A short note about our use of filelocks . We have implemented a somewhat complex type of file lock mechanism. We do not want to use a standard NFS implemented lock, particularly for the locks on our database files. The problem the standard filelocking mechanism under UNIX/NFS is that the lock only exists if the program holding the lock is running. This is insufficient to maintain data integrity. Consider a database which consists of several distinct files. A particular write operation to the database may need to manipulate more than one file, and it needs to be sure those files are not also changed by another program in the meantime. To avoid this, it should set a lock (on the files or on the whole database). Then it should write to the files, then it should clear the lock.
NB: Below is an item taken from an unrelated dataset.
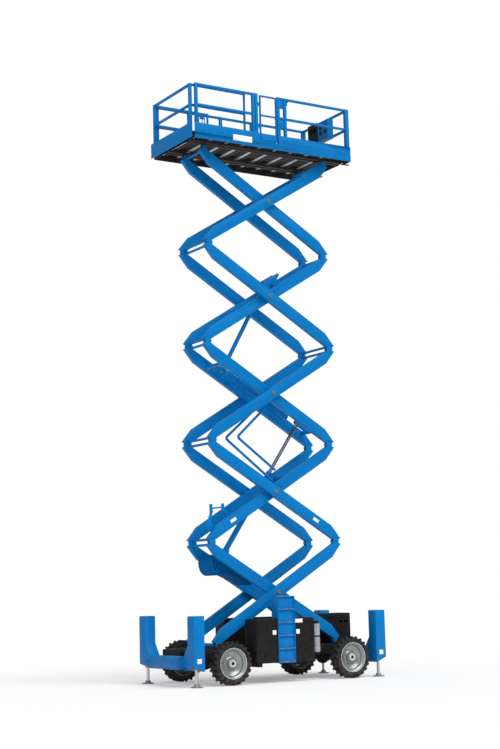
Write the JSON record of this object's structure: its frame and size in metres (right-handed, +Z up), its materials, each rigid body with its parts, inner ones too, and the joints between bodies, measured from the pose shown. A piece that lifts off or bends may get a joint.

Consider, though, what would happen in the program were to crash or be killed after writing the first file, but before writing the second. The data in the two would be inconsistent. At that point, if a second program tried to write to the database, it could easily corrupt the data, making it rather difficult to correct the problem. With the standard UNIX/NFS locks, the lock is ephemeral - it only exists as long as the program is running (and certainly only while the machine is up). In this example, it is easy to imagine that, by the time the second program comes along, the files are out of sync but the lock is no longer set. We wanted a lock that would be guaranteed to exist until it was actively cleared, either by the program in its usual way, or by a person (or program) which has found the problem and fixed it.

To implement such a lock, we create a lock in two stages. The file that is being locked (ie, filename) is associated with the lockfile of the form .filename.lck. The lockfile is locked with NFS style locks. Then the word BUSY is written to the lockfile. At this point the NFS lock doesn't matter, and can be cleared or left. Even if the program dies, the word BUSY remains to prevent another program from taking the lock. When it is time to clear the lock, the file is either deleted or the word IDLE is written to it.